Standardization of PNM interfaces (e.g., CXL-type modules), robust programming systems, and thermal/mechanical design innovation are central to future maturation and deployment of PNM architectures, especially for distributed AI/ML, genomics, high-speed analytics, and edge inference applications.
7. Cross-Domain Applications and Research Trajectories
Processing-near-memory has achieved significant impact in genomics (NMP-PaK, FIRM), machine learning inference (NM-Carus, RecNMP), large-scale similarity search and IR (SpANNS), database acceleration (MNMS), homomorphic encryption (APACHE), and storage-class memory for crash-consistent systems (NearPM (Seneviratne et al., 2022)). Methodologies for PNM-aware workload characterization (e.g., DAMOV), domain-specific accelerators, and ML-enhanced resource management demonstrate that PNM is migrating from research prototype to practical deployment.

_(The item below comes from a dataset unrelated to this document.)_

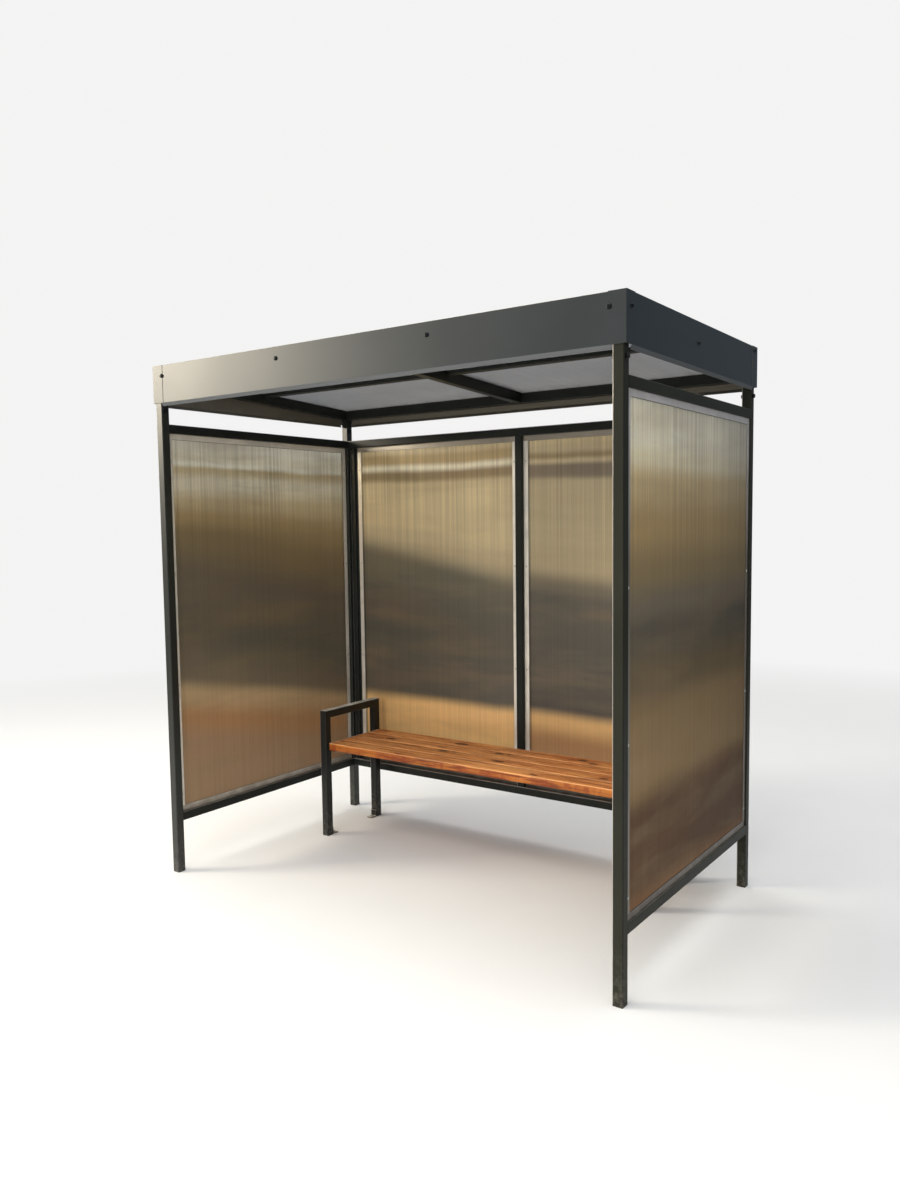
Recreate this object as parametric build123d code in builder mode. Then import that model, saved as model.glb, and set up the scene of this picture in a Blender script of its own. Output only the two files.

A plausible implication is the continuing convergence of storage-class memory hierarchies, distributed memory-centric computation, and domain-specialized PNM fabric. These trends, coupled with toolchain and interface standardization, will likely shape the next generation of memory- and data-centric computer systems for scientific computing, datacenter-scale AI, and beyond (Mutlu, 2023).